Sem pretender erudição, sem perder nunca sua referência visual, o roteiro denota, em cada detalhe, estar respaldado em um cuidadoso trabalho de pesquisa. Os especialistas na obra de Gilberto Freyre, nas suas fontes e no período poderão reconhecer e identificar sem esforço a presença de elementos de informação. O livro, agora publicado, inclui também uma pequena jóia, uma road movie escrita que acompanha com imagens contemporâneas as propostas pelo roteiro. Trata-se da narrativa da viagem de locação, entre Salvador e Recife, na qual Ana Maria Galano reconstrói com maestria e bom humor as aventuras da equipe de realização, orientada pelos historiadores Joel Rufino dos Santos e Dirceu Lindoso, por notáveis e por “mateiros” locais, e que vale como peça autônoma de literatura de viagem.
Uma entrevista com Joaquim Pedro traz importantes chaves da proposta do roteiro, assim como esclarecedoras referências à tradição do Cinema Novo como fundamento da estrutura narrativa elegida. Há também desenhos, fo-tografias, cartas e testemunhos de membros da equipe, em uma edição primorosa.

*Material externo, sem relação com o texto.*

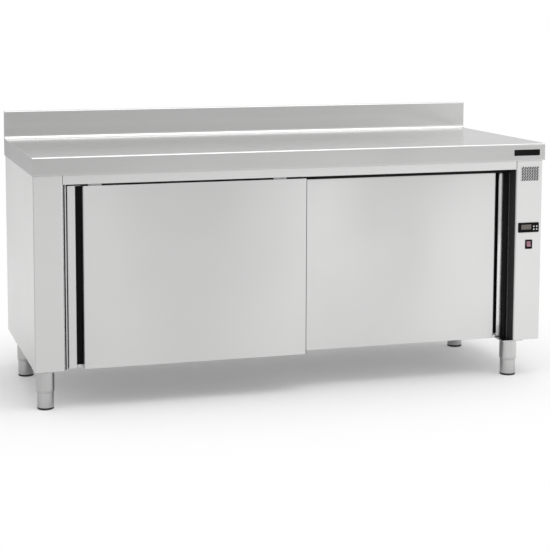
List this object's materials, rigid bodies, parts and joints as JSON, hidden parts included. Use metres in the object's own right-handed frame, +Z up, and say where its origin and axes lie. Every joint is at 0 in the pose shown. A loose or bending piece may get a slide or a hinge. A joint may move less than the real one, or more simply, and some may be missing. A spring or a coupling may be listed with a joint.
{
  "type": "plate warmer cabinet",
  "caption": "Heated cupboard for warming plates: long worktop with a splashback, sliding doors with finger pulls, a side control column and levelling legs.",
  "frame": {"origin": "floor level, below the centre of the overall bounding box", "axes": "+X along the length towards the control column, -Y is the front with the doors, +Z up"},
  "size_m": [1.8, 0.7008, 0.93],
  "materials": {
    "worktop_steel": "brushed",
    "body_steel": "brushed",
    "door_steel": "brushed",
    "liner_steel": "satin",
    "galvanised_steel": "satin",
    "leg_steel": "polished",
    "badge": "gloss",
    "rubber_black": "matte",
    "seal_silicone": "satin",
    "nylon_white": "satin",
    "pad_plastic": "matte",
    "control_black": "satin",
    "display_pane": "gloss",
    "key_white": "satin",
    "rocker_red": "gloss",
    "motor_paint": "satin",
    "element_sheath": "satin",
    "terminal_plastic": "matte"
  },
  "bodies": {
    "cabinet": {"worktop": "worktop_steel", "worktop_stiffeners": "galvanised_steel", "overhead_track": "galvanised_steel", "seal_carriers": "galvanised_steel", "back_panel_screws": "galvanised_steel", "nameplate": "badge", "left_side_panel": "body_steel", "right_side_panel": "body_steel", "control_panel": "body_steel", "back_panel": "body_steel", "base_tray": "body_steel", "end_bases": "body_steel", "door_rail": "body_steel", "vent_grille": "body_steel", "left_liner": "liner_steel", "right_liner": "liner_steel", "back_liner": "liner_steel", "floor_liner": "liner_steel", "ceiling_liner": "liner_steel", "air_duct": "liner_steel", "shelf_supports": "liner_steel", "shelf_rails": "liner_steel", "rubber_bumpers": "rubber_black", "door_seals": "seal_silicone", "door_guide": "nylon_white", "leg_tubes": "leg_steel", "cable_gland": "pad_plastic", "thermostat_housing": "control_black", "thermostat_bezel": "control_black", "switch_housing": "control_black", "thermostat_display": "display_pane", "fan_motor": "motor_paint", "heating_element": "element_sheath", "terminal_block": "terminal_plastic"},
    "left_door": {"left_door_skin": "door_steel", "left_door_back": "door_steel", "left_door_hangers": "galvanised_steel"},
    "right_door": {"right_door_skin": "door_steel", "right_door_back": "door_steel", "right_door_hangers": "galvanised_steel"},
    "left_roller_a": {"left_roller_a": "nylon_white"},
    "left_roller_b": {"left_roller_b": "nylon_white"},
    "right_roller_a": {"right_roller_a": "nylon_white"},
    "right_roller_b": {"right_roller_b": "nylon_white"},
    "left_shelf": {"left_shelf": "liner_steel"},
    "right_shelf": {"right_shelf": "liner_steel"},
    "key_set": {"key_set": "key_white"},
    "key_up": {"key_up": "key_white"},
    "key_down": {"key_down": "key_white"},
    "key_power": {"key_power": "key_white"},
    "switch_rocker": {"switch_rocker": "rocker_red"},
    "fan_wheel": {"fan_wheel": "galvanised_steel"},
    "front_left_foot": {"front_left_foot": "leg_steel", "front_left_pad": "pad_plastic"},
    "front_right_foot": {"front_right_foot": "leg_steel", "front_right_pad": "pad_plastic"},
    "back_left_foot": {"back_left_foot": "leg_steel", "back_left_pad": "pad_plastic"},
    "back_right_foot": {"back_right_foot": "leg_steel", "back_right_pad": "pad_plastic"}
  },
  "joints": [
    {"name": "left_door_slide", "type": "slide", "parent": "cabinet", "child": "left_door", "axis": [1, 0, 0], "range_m": [0, 0.77]},
    {"name": "right_door_slide", "type": "slide", "parent": "cabinet", "child": "right_door", "axis": [1, 0, 0], "range_m": [-0.77, 0]},
    {"name": "left_roller_a_spin", "type": "hinge", "parent": "left_door", "child": "left_roller_a", "pos_m": [-0.694, -0.315, 0.77715], "axis": [0, 1, 0], "range_deg": [-15, 2615]},
    {"name": "left_roller_b_spin", "type": "hinge", "parent": "left_door", "child": "left_roller_b", "pos_m": [-0.067, -0.315, 0.77715], "axis": [0, 1, 0], "range_deg": [-15, 2615]},
    {"name": "right_roller_a_spin", "type": "hinge", "parent": "right_door", "child": "right_roller_a", "pos_m": [0.703, -0.265, 0.77715], "axis": [0, 1, 0], "range_deg": [-2615, 15]},
    {"name": "right_roller_b_spin", "type": "hinge", "parent": "right_door", "child": "right_roller_b", "pos_m": [0.076, -0.265, 0.77715], "axis": [0, 1, 0], "range_deg": [-2615, 15]},
    {"name": "left_shelf_lift", "type": "slide", "parent": "cabinet", "child": "left_shelf", "axis": [0, 0, 1], "range_m": [0, 0.1]},
    {"name": "right_shelf_lift", "type": "slide", "parent": "cabinet", "child": "right_shelf", "axis": [0, 0, 1], "range_m": [0, 0.1]},
    {"name": "front_left_foot_level", "type": "slide", "parent": "cabinet", "child": "front_left_foot", "axis": [0, 0, -1], "range_m": [0, 0.015]},
    {"name": "front_right_foot_level", "type": "slide", "parent": "cabinet", "child": "front_right_foot", "axis": [0, 0, -1], "range_m": [0, 0.015]},
    {"name": "back_left_foot_level", "type": "slide", "parent": "cabinet", "child": "back_left_foot", "axis": [0, 0, -1], "range_m": [0, 0.015]},
    {"name": "back_right_foot_level", "type": "slide", "parent": "cabinet", "child": "back_right_foot", "axis": [0, 0, -1], "range_m": [0, 0.015]},
    {"name": "key_set_press", "type": "slide", "parent": "cabinet", "child": "key_set", "axis": [0, 1, 0], "range_m": [0, 0.0008], "stiffness_N_per_m": 200},
    {"name": "key_up_press", "type": "slide", "parent": "cabinet", "child": "key_up", "axis": [0, 1, 0], "range_m": [0, 0.0008], "stiffness_N_per_m": 200},
    {"name": "key_down_press", "type": "slide", "parent": "cabinet", "child": "key_down", "axis": [0, 1, 0], "range_m": [0, 0.0008], "stiffness_N_per_m": 200},
    {"name": "key_power_press", "type": "slide", "parent": "cabinet", "child": "key_power", "axis": [0, 1, 0], "range_m": [0, 0.0008], "stiffness_N_per_m": 200},
    {"name": "switch_rock", "type": "hinge", "parent": "cabinet", "child": "switch_rocker", "pos_m": [0.85, -0.332, 0.472], "axis": [1, 0, 0], "range_deg": [0, 18]},
    {"name": "fan_spin", "type": "hinge", "parent": "cabinet", "child": "fan_wheel", "pos_m": [0.79, 0.026, 0.445], "axis": [1, 0, 0], "continuous": true}
  ],
  "couplings": [
    {"joint": "left_roller_a_spin", "follows": "left_door_slide", "rad_per_m": 58.824},
    {"joint": "left_roller_b_spin", "follows": "left_door_slide", "rad_per_m": 58.824},
    {"joint": "right_roller_a_spin", "follows": "right_door_slide", "rad_per_m": 58.824},
    {"joint": "right_roller_b_spin", "follows": "right_door_slide", "rad_per_m": 58.824}
  ]
}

“Um mito é uma imagem que fala”, propõe Philippe Dubois. As imagens sonhadas por Joaquim Pedro de Andrade para Casa Grande, Senzala & Cia. preferem eludir os mitos já consagrados da nacionalidade brasileira e falar de um outro lugar preliminar: o mito do cinema como espaço de enunciação de todas as utopias possíveis.
Joaquim Pedro de Andrade, Casa Grande, Senzala & Cia. – Roteiro & Diário, organização de Ana Maria Galano, Aeroplano, Rio de Janeiro, 2001, 261p.